Renong Bhd was the former investment arm of Mahathir's ruling UMNO
party. And until recently, it was the country's most powerful
conglomerate with interests spanning from infrastructure, oil and gas,
and banking to property. The Asian financial crisis changed all that.
It exposed the woes of these highly indebted conglomerates since many
of them live on soft loans from government-supported banks whose
non-performing loans ballooned several folds when the financial crisis
Instead of tightening the screws on these inefficient enterprises, the
government gave them the easy solution by bailing them out. The most
infamous case involved the "de-privatization" of the national carrier
MAS from the control of Tajudin Ramli. Tun Daim was believed to have
advised the government to buy back the controlling share sold to
Tajudin in the early 1980s by paying more three times its market value
- the government paid eight ringgit a share when the shares of the
ailing carrier was trading at only 3.6 ringgit (not to mention that in
the first place the national carrier was sold to Tajudin without an
open bidding process).
Another messy bailout involved the IPO of a Renong offshoot
TimedotCom, the country's smallest cellular network operator. Despite
the poor response to the company's market debut, it still managed to
raise the money it needed because the people's pension funds
(Employment Provident Fund, EPF, and the civil servant's pension fund)

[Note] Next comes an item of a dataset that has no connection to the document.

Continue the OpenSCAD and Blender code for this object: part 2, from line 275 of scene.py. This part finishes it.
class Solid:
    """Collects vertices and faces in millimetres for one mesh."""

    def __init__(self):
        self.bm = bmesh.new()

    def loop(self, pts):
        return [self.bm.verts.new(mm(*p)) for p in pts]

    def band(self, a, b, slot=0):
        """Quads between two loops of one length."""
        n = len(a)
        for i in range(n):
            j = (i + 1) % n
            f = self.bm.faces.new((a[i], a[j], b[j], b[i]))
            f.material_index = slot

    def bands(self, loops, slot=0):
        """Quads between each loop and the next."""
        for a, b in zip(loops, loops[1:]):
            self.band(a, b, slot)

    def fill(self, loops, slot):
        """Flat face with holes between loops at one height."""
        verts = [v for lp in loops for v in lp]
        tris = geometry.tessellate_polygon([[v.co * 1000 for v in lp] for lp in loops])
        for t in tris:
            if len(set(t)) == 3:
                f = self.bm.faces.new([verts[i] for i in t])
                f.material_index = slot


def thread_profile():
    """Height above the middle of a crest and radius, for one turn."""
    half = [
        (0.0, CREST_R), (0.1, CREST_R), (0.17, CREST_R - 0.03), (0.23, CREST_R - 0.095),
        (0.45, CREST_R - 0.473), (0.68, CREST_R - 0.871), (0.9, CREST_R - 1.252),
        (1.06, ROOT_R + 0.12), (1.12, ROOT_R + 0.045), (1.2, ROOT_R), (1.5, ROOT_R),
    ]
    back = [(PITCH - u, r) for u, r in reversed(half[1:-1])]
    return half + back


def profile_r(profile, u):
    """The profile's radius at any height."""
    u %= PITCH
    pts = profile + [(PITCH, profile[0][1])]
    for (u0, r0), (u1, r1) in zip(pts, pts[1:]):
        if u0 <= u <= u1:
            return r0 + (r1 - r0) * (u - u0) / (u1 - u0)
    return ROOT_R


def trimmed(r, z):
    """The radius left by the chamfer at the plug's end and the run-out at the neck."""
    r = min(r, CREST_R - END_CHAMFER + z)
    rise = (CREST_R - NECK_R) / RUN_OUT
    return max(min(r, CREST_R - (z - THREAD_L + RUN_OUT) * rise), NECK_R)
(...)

coughed out over 1 billion ringgit to underwrite the deal.
There was consequently an outpouring of public outrage against what
was apparently the use of taxpayers' money to rescue financially
troubled companies mismanaged by a group of inept managers. The
national trade union called for a nationwide picket and demanded the
government answer for squandering the people's money. At that
juncture, Mahathir was already under intense pressure politically,
having faced increased challenge from the Barisan Alternatif and
rising popularity of the Parti Islam (PAS).
The series of events appeared to be the straw that broke the camel's
back. Mahathir decided that enough was enough and something had to be
done about corporate governance - or at least the perception of it. As
a result, Tun Daim's political career was cut short.

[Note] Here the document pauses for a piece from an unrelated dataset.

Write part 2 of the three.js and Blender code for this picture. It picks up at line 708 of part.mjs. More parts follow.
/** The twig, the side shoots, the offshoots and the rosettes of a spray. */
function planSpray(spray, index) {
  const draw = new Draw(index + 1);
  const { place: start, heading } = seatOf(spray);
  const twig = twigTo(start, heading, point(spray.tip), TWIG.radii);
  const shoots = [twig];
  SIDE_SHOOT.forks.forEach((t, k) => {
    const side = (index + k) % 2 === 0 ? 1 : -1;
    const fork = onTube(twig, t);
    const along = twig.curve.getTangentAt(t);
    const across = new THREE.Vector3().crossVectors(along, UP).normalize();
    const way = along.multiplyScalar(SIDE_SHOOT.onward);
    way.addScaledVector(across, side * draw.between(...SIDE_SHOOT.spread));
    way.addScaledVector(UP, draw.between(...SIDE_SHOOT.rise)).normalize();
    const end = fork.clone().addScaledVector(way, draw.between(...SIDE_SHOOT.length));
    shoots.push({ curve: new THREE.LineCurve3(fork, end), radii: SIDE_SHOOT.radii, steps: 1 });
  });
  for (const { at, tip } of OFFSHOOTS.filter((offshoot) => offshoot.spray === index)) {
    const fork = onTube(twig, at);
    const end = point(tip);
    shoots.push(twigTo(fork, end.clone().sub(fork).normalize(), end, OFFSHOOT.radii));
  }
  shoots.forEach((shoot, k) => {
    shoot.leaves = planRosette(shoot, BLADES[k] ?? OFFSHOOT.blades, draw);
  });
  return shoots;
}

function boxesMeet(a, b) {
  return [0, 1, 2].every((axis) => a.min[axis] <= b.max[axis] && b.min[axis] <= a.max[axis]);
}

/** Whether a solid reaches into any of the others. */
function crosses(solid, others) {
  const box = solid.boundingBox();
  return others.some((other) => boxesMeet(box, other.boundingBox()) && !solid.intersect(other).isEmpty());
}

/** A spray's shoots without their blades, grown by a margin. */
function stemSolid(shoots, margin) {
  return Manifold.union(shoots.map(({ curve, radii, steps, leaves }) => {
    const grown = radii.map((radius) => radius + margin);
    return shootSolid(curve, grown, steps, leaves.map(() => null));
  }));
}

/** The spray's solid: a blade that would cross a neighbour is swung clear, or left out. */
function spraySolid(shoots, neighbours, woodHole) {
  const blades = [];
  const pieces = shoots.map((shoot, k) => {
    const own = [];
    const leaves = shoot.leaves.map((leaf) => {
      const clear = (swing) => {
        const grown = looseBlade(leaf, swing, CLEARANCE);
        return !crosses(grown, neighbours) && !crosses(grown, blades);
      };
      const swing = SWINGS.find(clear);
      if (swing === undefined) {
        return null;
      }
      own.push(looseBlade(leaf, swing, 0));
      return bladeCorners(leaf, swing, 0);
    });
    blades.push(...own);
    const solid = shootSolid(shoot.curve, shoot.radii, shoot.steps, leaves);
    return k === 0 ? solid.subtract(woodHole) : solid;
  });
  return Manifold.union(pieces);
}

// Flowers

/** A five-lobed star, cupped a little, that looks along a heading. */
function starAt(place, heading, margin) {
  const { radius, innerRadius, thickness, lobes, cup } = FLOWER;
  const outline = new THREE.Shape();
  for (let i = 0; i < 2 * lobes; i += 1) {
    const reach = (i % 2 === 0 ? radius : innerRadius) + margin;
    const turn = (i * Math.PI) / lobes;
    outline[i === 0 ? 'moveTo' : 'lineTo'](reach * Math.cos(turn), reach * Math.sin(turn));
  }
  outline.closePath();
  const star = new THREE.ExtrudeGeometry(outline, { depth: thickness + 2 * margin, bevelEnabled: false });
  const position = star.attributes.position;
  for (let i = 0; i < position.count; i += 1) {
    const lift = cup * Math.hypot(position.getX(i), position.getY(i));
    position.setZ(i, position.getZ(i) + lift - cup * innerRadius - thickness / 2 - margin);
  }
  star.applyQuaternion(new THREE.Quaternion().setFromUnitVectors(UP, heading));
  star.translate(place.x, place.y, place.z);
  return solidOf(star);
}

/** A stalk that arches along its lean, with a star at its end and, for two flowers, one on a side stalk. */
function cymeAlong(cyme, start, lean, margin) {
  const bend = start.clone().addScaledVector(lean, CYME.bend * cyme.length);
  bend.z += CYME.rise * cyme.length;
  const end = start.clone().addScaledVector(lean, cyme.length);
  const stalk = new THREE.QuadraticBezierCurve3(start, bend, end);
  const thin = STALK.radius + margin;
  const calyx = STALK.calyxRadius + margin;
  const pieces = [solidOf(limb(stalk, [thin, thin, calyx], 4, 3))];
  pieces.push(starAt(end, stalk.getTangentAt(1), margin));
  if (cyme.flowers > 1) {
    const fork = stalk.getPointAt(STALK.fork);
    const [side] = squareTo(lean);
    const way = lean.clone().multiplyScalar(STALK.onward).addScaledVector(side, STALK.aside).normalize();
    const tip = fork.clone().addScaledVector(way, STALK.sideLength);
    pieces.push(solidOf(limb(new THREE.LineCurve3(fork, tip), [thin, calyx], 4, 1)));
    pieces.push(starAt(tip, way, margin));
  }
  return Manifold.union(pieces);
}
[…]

The Corporate Debt Restructuring Committee (CDRC) was revamped with
the appointment of a respected technocrat Azman Yahya. The resource
company, MRCB, is now run by professionals, and has been rid of the
control by Mohamad Maidin, a close associate of Tun Daim. Foreign
brokerage house, Credit Suisse First Boston, called it "Goodbye
cronies, hello professionals" in its latest assessment of Malaysia's
corporate restructuring efforts. The analysts see "a real change" now
that "the departure of the 'all powerful' Tun Daim has left a vacuum,
which is being filled rapidly by professionals".
The market seems to welcome the positive change as well. The Kuala
Lumpur Composite Index (KLCI) rallied almost 20 percent after
September 11 - admittedly it is partly due to the political mileage
the government's has gained by its tough stance against Muslim
fundamentalists, and the crumbling of the Barisan Alternatif.
However, this is only the beginning and there are bumpier roads ahead
for the government. In a complicated cross-holding between Renong and
UEM, the indebted Renong Bhd has been a drag on UEM, which has a cash
cow in toll collector PLUS of the north-south highway, which spans the
length of peninsular Malaysia's west coast. The government took over
UEM from Renong and its former executive chairman Halim Saad in
September following Halim's failure to resolve the Renong Group's
mounting debt problem of 14 billion ringgit. Time Engineering, one of
Renong Bhd's concerns, has just defaulted on a scheduled repayment on
its bonds. This poses a major problem for the government, which now
effectively owns Renong and which is now desperately trying to
restructure the debt of the country's most indebted conglomerate.
Last week, UEM announced plans to shed its debt by listing PLUS and
divesting its non-core assets by mid-2002. This is good news, bar the
fact that UEM has also decided to forgive the 3.1 billion ringgit that
Halim Saad owed to the company (by terminating what is known as a "put
option"). Since UEM has now been taken over by the government, the
move was at the taxpayers' expense, and was seen as (once again) a
bailout of Halim Saad.
Many analysts see this as a setback of the government's corporate
restructuring effort. Malaysia's corporate governance appears to have
gone two steps forward and one step back. Whether all the investors'
confidence that the market has rekindled in the past months is for
real, we'll have to wait and see - until the new year.